The unequivocal star of the film is Omocha, who schemes and plots against any man she bats her pretty eyes at. She has a very cold way of dealing with her customers – get what you can and move on. Quite the opposite, Umekichi maintains a relationship with a disgraced shop owner who recently went bankrupt and left his wife and family in shame. She dotes on him, much to Omocha’s chagrin, as an act of kindness. She claims the man was nice to her when he had money so she wants to help him in his time of need. Omocha insists he’s a burden and she should focus on other customers who have money.

Along the way we meet a young kimono shop clerk and his boss, both of whom cross paths with Omocha and become players in her little game. She also schemes to get the disgraced shop owner out of their house and out of Umekichi’s life so a more successful customer could be her patron, or sugar daddy in today’s parlance. I had really forgotten how amusing a lot of the set-up is. Mizoguchi tends to fall closer to the melodramatic than the comedic in his films so it was a welcomed recollection.

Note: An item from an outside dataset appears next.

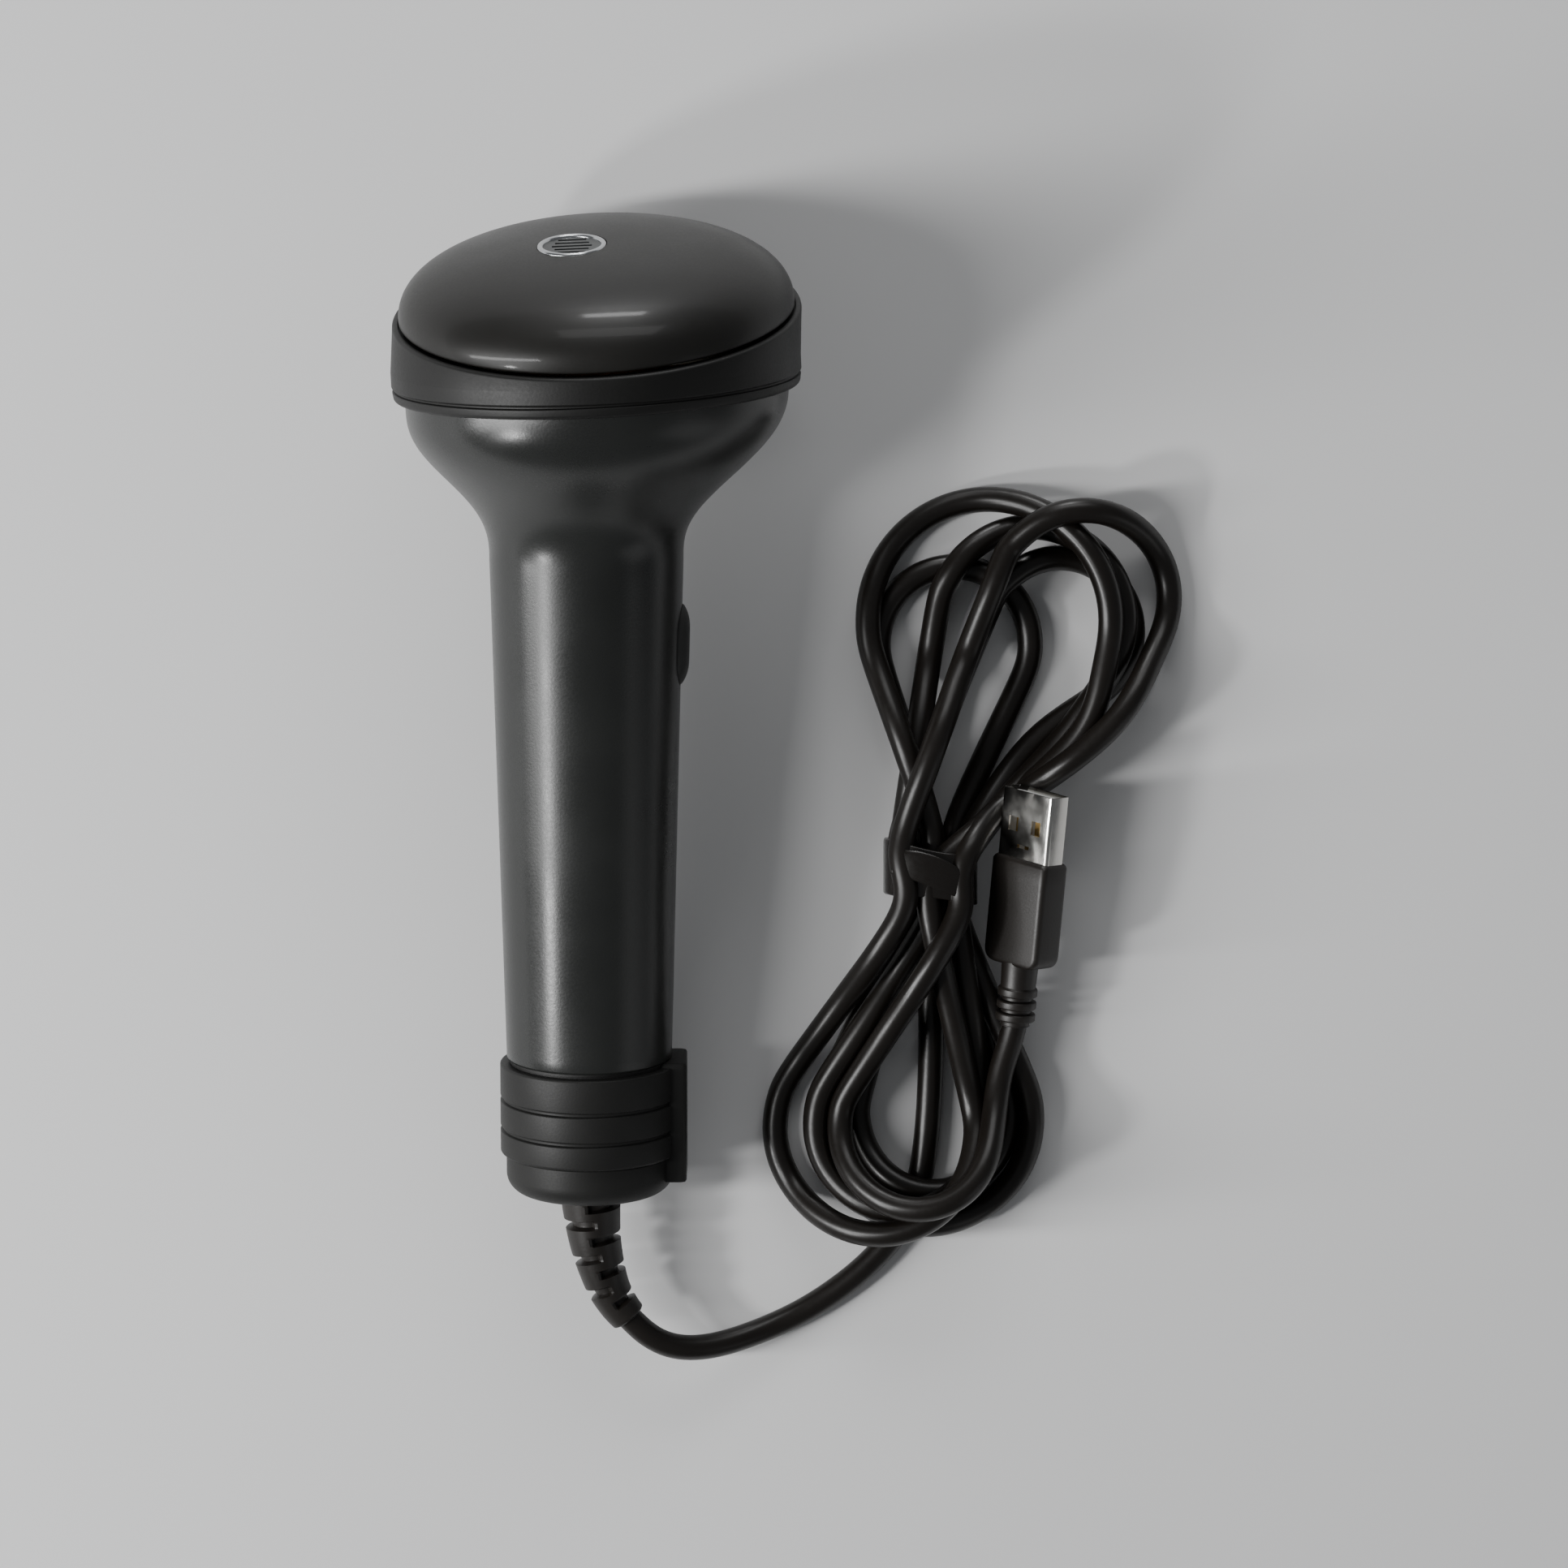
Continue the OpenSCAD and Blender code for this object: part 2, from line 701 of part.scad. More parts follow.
module hank_outline() {
    straight = tie_w / 2 + 0.3;
    polygon(concat([[waist_x[0], waist_y + straight]], arc(upper_left, upper_left_r, 190, 90),
        arc(upper_right, upper_right_r, 90, -35), [[waist_x[1], waist_y + straight], [waist_x[1], waist_y - straight]],
        arc(lower_right, lower_right_r, 15, -90), arc(lower_left, lower_left_r, -90, -200),
        [[waist_x[0], waist_y - straight]]));
}

// Space for the plug beside the waist, down to the end of the plug's own boot;
// under the metal shell the hank stays whole up to shelf_h
module plug_bay() {
    half = (mould_w + mould_t) / 2 * abs(sin(plug_roll)) + bay_gap;
    back = (mould_l + plug_neck_l + plug_boot_l) * cos(plug_pitch);
    shelf_h = cord_d - 0.6;
    translate([plug_at.x, plug_at.y, 0]) rotate([0, 0, plug_turn]) {
        translate([-half, -back, -1]) cube([2 * half + 20, back, 4 * hank_h]);
        translate([-half, -1, shelf_h]) cube([2 * half + 20, usb_l + bay_gap + 1, 4 * hank_h]);
    }
}

module waist_span(l, z0, z1) {
    translate([waist_x[0] - 10, waist_y - l / 2, z0])
        cube([waist_x[1] - waist_x[0] + 20, l, z1 - z0]);
}

module cord_hank() {
    color([0.09, 0.08, 0.07]) difference() {
        union() {
            linear_extrude(hank_h) hank_outline();
            intersection() {
                linear_extrude(tie_top) hank_outline();
                waist_span(waist_l, 0, tie_top);
            }
        }
        plug_bay();
        waist_span(tie_w, -1, tie_t);
    }
}

module cord_tie() {
    color([0.05, 0.05, 0.05]) translate([waist_x[0] - tie_t, waist_y - tie_w / 2, 0]) difference() {
        cube([waist_x[1] - waist_x[0] + 2 * tie_t, tie_w, tie_top + tie_t]);
        translate([tie_t, -1, tie_t])
            cube([waist_x[1] - waist_x[0], tie_w + 2, tie_top - tie_t]);
    }
}

module tie_clasp() {
    translate([0, 0, tie_top + tie_t]) color([0.06, 0.06, 0.06]) intersection() {
        translate([(waist_x[0] + waist_x[1]) / 2, waist_y, -4]) rotate([90, 0, 0])
            cylinder(r = 6, h = tie_w - 1, center = true);
        translate([waist_x[0], waist_y - tie_w, 0]) cube([waist_x[1] - waist_x[0], 2 * tie_w, 5]);
    }
}

module usb_shell() {
    inside = [usb_w - 2 * shell_t, 40, usb_t - 2 * shell_t];
    window = 2.2;
    color([0.75, 0.75, 0.74]) at_plug() difference() {
        translate([-usb_w / 2, 0, -usb_t / 2]) cube([usb_w, usb_l, usb_t]);
        translate([-inside.x / 2, -1, -inside.z / 2]) cube(inside);
        for (x = [-2.7, 2.7]) translate([x - window / 2, usb_l - 7.5, -usb_t])
            cube([window, window + 0.3, 2 * usb_t]);
    }
}

module usb_tongue() {
    color([0.9, 0.9, 0.88]) at_plug()
        translate([-usb_w / 2 + shell_t, 0, -usb_t / 2 + shell_t]) cube([usb_w - 2 * shell_t, usb_l - 0.8, 1.85]);
}

module usb_contacts() {
    contact_x = [-3.5, -1, 1, 3.5];
    color("gold") at_plug() for (x = contact_x)
        translate([x - 0.5, 1, -usb_t / 2 + shell_t + 1.85]) cube([1, usb_l - 3, 0.2]);
}

module usb_overmold() {
    corner = 2.4;
    color([0.09, 0.08, 0.075]) at_plug() translate([0, 0, -mould_t / 2]) linear_extrude(mould_t) {
        translate([-mould_w / 2, -mould_l + corner]) square([mould_w, mould_l - corner]);
        translate([-mould_w / 2 + corner, -mould_l]) square([mould_w - 2 * corner, mould_l]);
        for (s = [-1, 1]) translate([s * (mould_w / 2 - corner), -mould_l + corner]) circle(r = corner);
    }
}

module plug_boot() {
    rib_r = plug_boot_r + 0.5;
    color([0.09, 0.08, 0.075]) at_plug() rotate([90, 0, 0]) rotate_extrude() polygon(concat(
        [[0, mould_l], [plug_boot_r + 0.3, mould_l], [plug_boot_r, mould_l + plug_neck_l]],
        [for (i = [0:2]) let (y = mould_l + plug_neck_l + 0.4 + i * 2.2)
            each [[rib_r, y], [rib_r, y + 1.3], [plug_boot_r - 0.4, y + 1.5], [plug_boot_r - 0.4, y + 2]]],
        [[plug_boot_r - 0.4, mould_l + plug_neck_l + plug_boot_l],
            [0, mould_l + plug_neck_l + plug_boot_l]]));
}

front_housing();
rear_housing();
dome_cover();
bumper_band();
end_collar();
end_cap();
housing_screws();
head_screws();
cap_screws();
seal_ring();
dome_gasket();
sounder_grille();
grille_ring();
sounder();
antenna_bobbin();
antenna_winding();
antenna_leads();
antenna_connector();
main_board();
reader_chip();
controller_chip();
crystal_can();
capacitors();
trigger_switch();
switch_plunger();
trigger_button();
button_gasket();
cord_socket();
cord_connector();
cord_wires();
inner_cord();
cord_clamp();
clamp_screws();
cord_boot();
cord_lead();
cord_hank();
cord_tie();
tie_clasp();
usb_shell();
usb_tongue();
usb_contacts();
usb_overmold();
plug_boot();
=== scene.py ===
"""Hand-held microchip scanner: its visible shells, cord and finishes, laid out as an add-on."""
import json
import math
from types import SimpleNamespace

import bmesh
import bpy
import numpy as np
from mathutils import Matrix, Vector


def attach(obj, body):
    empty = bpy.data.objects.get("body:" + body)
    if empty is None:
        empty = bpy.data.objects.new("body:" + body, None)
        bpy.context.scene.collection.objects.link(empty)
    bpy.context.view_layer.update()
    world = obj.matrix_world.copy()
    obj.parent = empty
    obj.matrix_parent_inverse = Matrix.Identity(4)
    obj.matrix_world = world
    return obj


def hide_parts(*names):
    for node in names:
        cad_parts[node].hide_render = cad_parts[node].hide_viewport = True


bl_info = {
    "name": "Microchip scanner",
    "version": (1, 0, 0),
    "blender": (4, 5, 0),
    "location": "3D View > Sidebar > Scanner",
    "description": "Builds the shells, cord, finishes and stage of a hand-held microchip scanner",
    "category": "Object",
}

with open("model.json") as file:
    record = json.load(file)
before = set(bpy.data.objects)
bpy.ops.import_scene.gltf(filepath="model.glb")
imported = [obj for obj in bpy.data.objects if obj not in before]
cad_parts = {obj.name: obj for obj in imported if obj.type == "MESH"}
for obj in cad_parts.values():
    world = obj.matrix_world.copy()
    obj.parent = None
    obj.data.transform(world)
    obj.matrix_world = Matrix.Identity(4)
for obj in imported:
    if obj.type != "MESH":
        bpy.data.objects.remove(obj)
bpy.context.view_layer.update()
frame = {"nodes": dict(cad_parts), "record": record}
MM = 0.001
TURN = 2 * math.pi
CAP_ROUND = 4  # fillet of the end cap, in millimetres


# ---------------------------------------------------------------- user settings

def length(name, default_mm, text):
    """A length property, given in millimetres and kept in metres."""
    return bpy.props.FloatProperty(
        name=name, description=text, default=default_mm * MM, unit="LENGTH", precision=5)


def colour(name, default, text):
    """A linear colour property."""
    return bpy.props.FloatVectorProperty(
        name=name, description=text, default=default, size=3, subtype="COLOR", min=0, max=1)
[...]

Through these two diametrically opposed women, he looks at the narrow path women have to walk in Japanese society. Sadly, they’re completely and totally dependent on men. There are two paths for Japanese women – find a rich husband, or become a geisha. If you’re trying to be an individual woman in Japan during this time, your options are limited.

Time and time again, Mizoguchi shows just how much smarter the women are than the men. When the kimono clerk’s boss attempts to reprimand Omocha for scheming his worker into giving her a free kimono, she immediately flips the tables on him. Inside of 10 minutes she has this morally upright business owner putting on a house kimono and sipping sake while Omocha goes on about how she wishes she had a rich patron to take care of her. *Blink-blink, blink-blink*

She masterfully proves she can outsmart these men, so why aren’t these women in a position of respect in this society? Clearly they’re smart enough and have enough common sense. So, why are they stuck being geishas? Because they don’t have the CHOICE to be anything but a man’s plaything. Whether as a subservient wife or an accommodating pleasure worker, you exist to do men’s bidding and those are your two options. And who dictated these narrow paths? It certainly wasn’t women! Through a haunting turn of events at the end of the film, Mizoguchi begs the question – how the hell are women expected to survive?

I’m perfectly aware that this post will turn some people off, but I don’t care. The point of the argument is not about the preservation of life, it’s about telling a group of people they’re not allowed to do something that another group of people doesn’t approve of. It was done under the auspices of legal recourse but was carried out with the stink of hypocritical morality.

So, yeah, I’m irritated and disappointed with this country. The struggle for complete control rages on and, as usual, the people who suffer are the ones with no say in the matter. I’d have to think Mizoguchi would be less than pleased with last week’s ruling and it makes me sad I won’t get to watch a new movie exploring these dangerous themes in the way only he could.